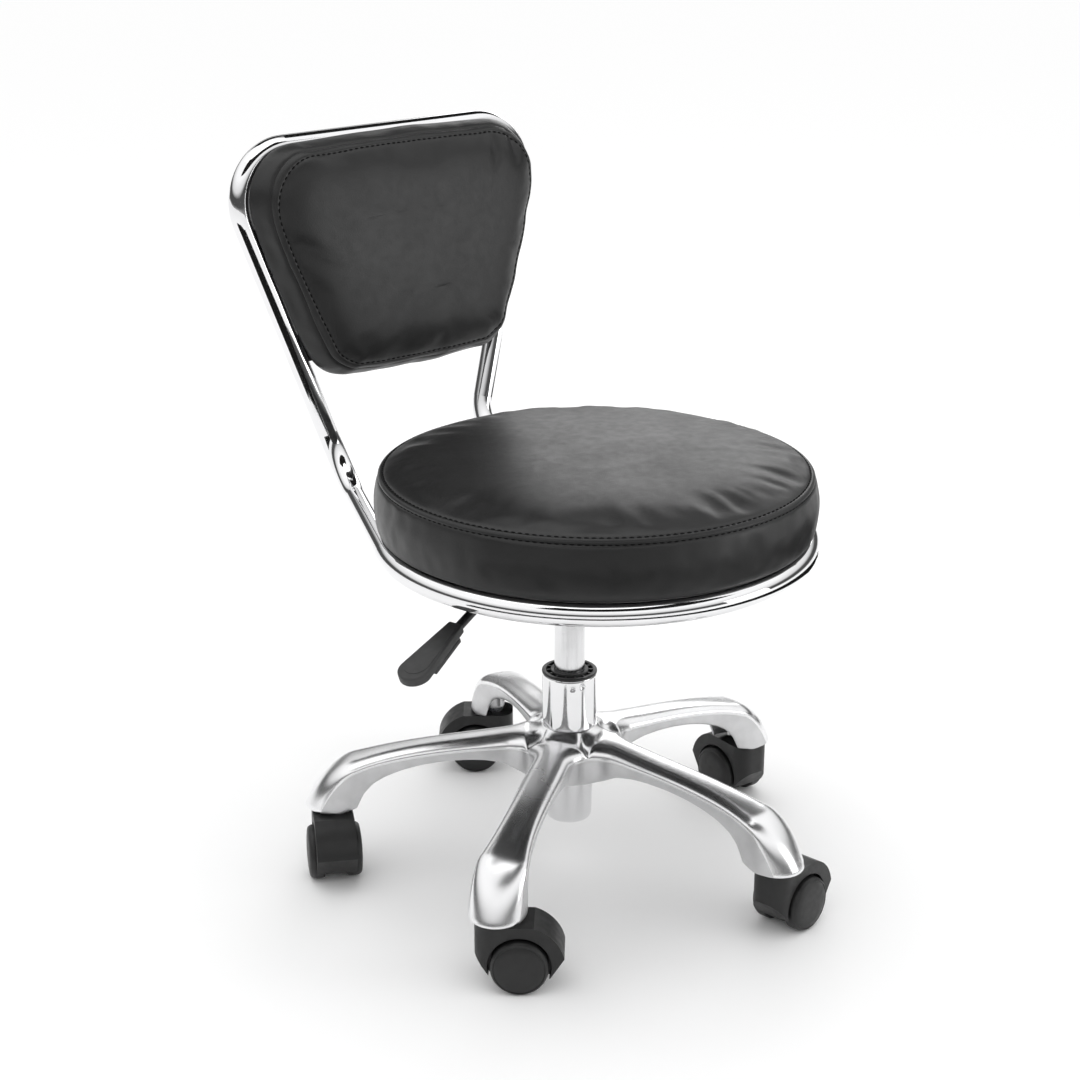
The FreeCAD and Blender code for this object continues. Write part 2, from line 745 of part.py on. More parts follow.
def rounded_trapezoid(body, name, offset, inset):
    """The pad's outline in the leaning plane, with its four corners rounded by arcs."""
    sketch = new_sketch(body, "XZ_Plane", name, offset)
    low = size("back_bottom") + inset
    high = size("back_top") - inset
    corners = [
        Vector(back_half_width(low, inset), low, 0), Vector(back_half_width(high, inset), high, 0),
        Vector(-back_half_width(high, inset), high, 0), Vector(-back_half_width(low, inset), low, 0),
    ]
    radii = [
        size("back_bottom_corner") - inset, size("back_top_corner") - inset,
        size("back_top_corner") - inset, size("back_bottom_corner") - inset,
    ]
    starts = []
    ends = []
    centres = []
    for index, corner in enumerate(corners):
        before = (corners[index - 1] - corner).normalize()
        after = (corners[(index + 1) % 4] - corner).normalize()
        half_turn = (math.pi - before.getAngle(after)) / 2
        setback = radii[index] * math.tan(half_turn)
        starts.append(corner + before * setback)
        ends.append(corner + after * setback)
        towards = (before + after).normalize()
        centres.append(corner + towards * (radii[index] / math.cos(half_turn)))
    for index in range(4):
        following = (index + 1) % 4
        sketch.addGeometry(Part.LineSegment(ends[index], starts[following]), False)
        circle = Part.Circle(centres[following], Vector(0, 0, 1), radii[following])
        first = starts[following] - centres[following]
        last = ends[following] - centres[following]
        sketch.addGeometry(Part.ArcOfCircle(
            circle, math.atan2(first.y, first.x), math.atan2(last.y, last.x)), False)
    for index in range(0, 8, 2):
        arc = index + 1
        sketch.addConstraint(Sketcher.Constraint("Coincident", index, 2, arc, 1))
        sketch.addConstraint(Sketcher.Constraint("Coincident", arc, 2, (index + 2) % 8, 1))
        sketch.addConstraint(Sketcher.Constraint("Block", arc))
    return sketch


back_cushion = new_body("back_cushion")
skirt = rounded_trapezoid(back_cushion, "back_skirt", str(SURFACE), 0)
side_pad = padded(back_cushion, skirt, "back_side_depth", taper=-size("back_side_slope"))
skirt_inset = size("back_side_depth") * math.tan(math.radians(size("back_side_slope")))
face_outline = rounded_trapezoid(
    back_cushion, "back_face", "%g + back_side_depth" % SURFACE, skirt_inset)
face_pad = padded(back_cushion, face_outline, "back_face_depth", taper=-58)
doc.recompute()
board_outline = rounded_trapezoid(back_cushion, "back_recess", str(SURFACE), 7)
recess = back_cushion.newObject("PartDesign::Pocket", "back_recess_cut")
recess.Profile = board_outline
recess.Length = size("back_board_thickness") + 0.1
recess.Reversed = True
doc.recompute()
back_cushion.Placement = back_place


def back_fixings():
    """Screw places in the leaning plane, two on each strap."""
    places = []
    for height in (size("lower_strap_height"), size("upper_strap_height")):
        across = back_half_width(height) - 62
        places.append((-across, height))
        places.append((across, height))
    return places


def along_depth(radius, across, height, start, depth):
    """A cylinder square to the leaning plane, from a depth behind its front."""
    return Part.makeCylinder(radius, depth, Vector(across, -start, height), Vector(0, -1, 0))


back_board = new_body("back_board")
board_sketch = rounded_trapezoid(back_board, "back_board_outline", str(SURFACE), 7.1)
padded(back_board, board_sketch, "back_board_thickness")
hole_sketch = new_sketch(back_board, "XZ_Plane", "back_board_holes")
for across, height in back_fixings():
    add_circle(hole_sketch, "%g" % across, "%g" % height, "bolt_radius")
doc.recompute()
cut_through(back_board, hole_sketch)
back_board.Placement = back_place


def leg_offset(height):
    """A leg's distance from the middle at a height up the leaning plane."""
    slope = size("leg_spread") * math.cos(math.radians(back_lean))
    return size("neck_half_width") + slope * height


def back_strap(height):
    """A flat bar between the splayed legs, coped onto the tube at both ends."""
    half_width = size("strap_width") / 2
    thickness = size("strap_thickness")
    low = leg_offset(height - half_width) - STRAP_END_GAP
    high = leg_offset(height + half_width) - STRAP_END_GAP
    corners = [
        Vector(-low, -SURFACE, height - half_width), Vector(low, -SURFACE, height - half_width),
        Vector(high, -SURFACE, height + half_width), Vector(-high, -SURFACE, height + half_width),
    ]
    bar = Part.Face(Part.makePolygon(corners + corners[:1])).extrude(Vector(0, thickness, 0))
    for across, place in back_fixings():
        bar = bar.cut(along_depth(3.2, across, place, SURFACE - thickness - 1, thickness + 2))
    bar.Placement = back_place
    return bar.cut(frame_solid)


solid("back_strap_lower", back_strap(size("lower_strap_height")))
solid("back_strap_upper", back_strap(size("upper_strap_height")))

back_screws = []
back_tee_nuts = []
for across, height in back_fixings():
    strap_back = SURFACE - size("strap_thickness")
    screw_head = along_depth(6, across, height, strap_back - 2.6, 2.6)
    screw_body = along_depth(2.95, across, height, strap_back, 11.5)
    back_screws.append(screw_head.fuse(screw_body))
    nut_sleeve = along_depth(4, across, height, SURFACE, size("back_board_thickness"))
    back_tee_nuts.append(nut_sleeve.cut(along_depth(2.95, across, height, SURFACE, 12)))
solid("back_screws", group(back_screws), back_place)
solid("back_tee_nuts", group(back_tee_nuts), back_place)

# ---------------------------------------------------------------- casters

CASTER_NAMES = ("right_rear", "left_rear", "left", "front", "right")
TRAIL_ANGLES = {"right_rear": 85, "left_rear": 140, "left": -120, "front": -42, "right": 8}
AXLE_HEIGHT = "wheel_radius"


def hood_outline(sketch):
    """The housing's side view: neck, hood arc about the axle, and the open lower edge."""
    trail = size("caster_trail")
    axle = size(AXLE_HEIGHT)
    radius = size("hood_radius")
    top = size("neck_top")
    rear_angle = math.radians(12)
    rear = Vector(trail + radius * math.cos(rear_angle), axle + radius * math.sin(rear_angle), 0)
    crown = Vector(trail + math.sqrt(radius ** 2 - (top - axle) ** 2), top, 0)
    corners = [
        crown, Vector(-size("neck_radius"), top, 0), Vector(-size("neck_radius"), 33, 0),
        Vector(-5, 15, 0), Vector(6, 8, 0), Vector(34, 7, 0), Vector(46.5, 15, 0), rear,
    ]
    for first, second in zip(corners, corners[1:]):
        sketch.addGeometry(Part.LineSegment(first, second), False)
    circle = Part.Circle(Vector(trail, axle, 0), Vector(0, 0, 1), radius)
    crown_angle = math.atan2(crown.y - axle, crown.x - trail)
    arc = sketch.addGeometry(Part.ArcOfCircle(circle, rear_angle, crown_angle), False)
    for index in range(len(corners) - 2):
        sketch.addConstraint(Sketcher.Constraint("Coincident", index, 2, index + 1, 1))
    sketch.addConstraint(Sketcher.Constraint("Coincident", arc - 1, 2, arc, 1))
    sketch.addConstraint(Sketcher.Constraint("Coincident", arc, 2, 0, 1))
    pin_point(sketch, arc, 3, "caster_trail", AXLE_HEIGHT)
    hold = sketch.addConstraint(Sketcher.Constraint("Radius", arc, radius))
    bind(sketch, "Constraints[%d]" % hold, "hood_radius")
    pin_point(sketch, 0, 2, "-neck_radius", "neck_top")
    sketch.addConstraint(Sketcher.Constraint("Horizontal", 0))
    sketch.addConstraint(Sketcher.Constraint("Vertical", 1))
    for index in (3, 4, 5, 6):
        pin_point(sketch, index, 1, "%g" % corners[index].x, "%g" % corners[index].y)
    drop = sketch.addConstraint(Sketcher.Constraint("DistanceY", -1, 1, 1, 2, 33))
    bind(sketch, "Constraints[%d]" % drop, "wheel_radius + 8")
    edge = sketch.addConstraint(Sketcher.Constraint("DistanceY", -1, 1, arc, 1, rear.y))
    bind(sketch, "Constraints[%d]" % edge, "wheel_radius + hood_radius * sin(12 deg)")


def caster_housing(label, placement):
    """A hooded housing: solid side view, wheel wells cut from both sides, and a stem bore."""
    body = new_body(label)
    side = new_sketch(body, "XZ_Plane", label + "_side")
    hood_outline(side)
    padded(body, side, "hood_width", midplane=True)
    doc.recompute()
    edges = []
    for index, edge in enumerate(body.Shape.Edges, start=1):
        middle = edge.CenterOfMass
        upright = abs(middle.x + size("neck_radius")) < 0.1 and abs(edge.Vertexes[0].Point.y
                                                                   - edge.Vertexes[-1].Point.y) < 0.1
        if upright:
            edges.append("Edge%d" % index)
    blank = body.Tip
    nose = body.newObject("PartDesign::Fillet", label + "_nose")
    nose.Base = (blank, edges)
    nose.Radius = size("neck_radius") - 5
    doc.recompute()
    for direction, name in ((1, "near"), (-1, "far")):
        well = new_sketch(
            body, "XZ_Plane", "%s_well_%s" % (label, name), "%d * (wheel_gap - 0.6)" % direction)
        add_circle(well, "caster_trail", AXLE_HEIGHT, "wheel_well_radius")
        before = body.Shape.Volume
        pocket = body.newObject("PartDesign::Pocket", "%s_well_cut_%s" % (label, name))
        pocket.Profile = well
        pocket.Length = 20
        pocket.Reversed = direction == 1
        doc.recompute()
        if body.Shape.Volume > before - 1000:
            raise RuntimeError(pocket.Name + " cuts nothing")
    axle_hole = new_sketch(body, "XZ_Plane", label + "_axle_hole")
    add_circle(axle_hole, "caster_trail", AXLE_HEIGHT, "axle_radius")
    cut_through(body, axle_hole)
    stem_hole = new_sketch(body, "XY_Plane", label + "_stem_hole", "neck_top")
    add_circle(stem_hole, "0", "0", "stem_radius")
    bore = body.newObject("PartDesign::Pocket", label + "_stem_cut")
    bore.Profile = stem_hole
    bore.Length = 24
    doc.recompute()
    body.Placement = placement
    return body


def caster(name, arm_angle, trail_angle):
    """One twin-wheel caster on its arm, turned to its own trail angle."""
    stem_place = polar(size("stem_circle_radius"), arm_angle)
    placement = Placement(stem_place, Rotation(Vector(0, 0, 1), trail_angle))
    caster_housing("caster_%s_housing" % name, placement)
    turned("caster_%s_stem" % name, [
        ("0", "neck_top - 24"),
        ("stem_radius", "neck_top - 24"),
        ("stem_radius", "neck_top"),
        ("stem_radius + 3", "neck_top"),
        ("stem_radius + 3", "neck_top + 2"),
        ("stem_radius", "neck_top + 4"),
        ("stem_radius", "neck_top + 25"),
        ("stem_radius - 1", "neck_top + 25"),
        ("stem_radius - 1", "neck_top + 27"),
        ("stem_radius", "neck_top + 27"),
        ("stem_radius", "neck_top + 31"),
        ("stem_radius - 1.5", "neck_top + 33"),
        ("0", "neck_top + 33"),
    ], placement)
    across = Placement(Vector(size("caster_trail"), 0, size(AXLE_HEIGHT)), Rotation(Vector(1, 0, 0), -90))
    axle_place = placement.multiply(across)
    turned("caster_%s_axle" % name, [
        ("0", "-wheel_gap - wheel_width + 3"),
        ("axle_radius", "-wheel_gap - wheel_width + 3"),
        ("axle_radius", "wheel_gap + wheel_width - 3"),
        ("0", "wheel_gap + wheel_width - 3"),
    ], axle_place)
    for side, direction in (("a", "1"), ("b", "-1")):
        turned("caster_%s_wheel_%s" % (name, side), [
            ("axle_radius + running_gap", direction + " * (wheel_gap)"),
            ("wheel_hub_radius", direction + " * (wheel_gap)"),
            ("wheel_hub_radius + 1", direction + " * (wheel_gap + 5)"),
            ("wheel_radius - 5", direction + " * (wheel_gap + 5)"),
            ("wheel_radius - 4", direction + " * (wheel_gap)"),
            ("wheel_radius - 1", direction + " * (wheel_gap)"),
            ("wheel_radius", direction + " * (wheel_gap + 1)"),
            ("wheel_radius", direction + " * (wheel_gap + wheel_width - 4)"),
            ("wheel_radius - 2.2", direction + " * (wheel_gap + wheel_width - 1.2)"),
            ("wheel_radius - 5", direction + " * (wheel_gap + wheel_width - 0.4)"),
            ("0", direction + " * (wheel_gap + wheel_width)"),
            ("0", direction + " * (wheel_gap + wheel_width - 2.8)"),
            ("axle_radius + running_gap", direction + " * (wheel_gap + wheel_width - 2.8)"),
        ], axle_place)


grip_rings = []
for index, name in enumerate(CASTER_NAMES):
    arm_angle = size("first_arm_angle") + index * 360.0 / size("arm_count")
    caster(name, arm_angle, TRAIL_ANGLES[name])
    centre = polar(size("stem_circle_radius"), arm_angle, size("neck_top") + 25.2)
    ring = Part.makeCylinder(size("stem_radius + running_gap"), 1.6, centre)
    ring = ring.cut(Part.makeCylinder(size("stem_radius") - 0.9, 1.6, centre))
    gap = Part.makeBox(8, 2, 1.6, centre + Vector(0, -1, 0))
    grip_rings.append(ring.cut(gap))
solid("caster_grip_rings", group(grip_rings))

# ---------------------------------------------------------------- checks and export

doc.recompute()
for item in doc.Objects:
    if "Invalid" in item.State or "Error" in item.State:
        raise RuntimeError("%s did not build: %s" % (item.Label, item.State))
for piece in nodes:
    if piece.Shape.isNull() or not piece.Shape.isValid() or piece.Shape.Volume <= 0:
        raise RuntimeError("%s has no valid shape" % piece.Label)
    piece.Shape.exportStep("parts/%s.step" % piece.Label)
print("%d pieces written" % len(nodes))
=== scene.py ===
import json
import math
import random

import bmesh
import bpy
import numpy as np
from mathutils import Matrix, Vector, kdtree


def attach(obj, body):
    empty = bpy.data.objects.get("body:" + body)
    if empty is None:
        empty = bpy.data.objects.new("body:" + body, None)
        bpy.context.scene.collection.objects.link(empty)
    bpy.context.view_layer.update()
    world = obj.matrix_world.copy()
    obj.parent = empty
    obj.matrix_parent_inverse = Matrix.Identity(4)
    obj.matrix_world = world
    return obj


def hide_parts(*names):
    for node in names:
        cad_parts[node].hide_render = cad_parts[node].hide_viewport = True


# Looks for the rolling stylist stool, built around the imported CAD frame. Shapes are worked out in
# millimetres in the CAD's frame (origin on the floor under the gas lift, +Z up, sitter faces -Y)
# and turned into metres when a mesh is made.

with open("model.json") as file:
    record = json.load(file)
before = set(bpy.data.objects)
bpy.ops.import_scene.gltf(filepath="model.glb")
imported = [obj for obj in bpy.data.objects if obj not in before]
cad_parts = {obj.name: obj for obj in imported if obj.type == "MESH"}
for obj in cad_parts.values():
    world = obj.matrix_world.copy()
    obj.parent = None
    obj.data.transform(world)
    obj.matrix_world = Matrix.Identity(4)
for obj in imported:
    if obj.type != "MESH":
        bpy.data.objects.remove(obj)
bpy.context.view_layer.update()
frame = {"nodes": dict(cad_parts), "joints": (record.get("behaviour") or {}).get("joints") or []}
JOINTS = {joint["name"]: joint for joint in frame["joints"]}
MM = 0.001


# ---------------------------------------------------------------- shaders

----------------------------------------

Written instruction:
Print, without alteration, the lines from the line with "checks and export" to the line with "cad_parts[node].hide_render = cad_parts[node].hide_viewport". Include both of them, and omit every other line.

Output for this task:
# ---------------------------------------------------------------- checks and export

doc.recompute()
for item in doc.Objects:
    if "Invalid" in item.State or "Error" in item.State:
        raise RuntimeError("%s did not build: %s" % (item.Label, item.State))
for piece in nodes:
    if piece.Shape.isNull() or not piece.Shape.isValid() or piece.Shape.Volume <= 0:
        raise RuntimeError("%s has no valid shape" % piece.Label)
    piece.Shape.exportStep("parts/%s.step" % piece.Label)
print("%d pieces written" % len(nodes))
=== scene.py ===
import json
import math
import random

import bmesh
import bpy
import numpy as np
from mathutils import Matrix, Vector, kdtree


def attach(obj, body):
    empty = bpy.data.objects.get("body:" + body)
    if empty is None:
        empty = bpy.data.objects.new("body:" + body, None)
        bpy.context.scene.collection.objects.link(empty)
    bpy.context.view_layer.update()
    world = obj.matrix_world.copy()
    obj.parent = empty
    obj.matrix_parent_inverse = Matrix.Identity(4)
    obj.matrix_world = world
    return obj


def hide_parts(*names):
    for node in names:
        cad_parts[node].hide_render = cad_parts[node].hide_viewport = True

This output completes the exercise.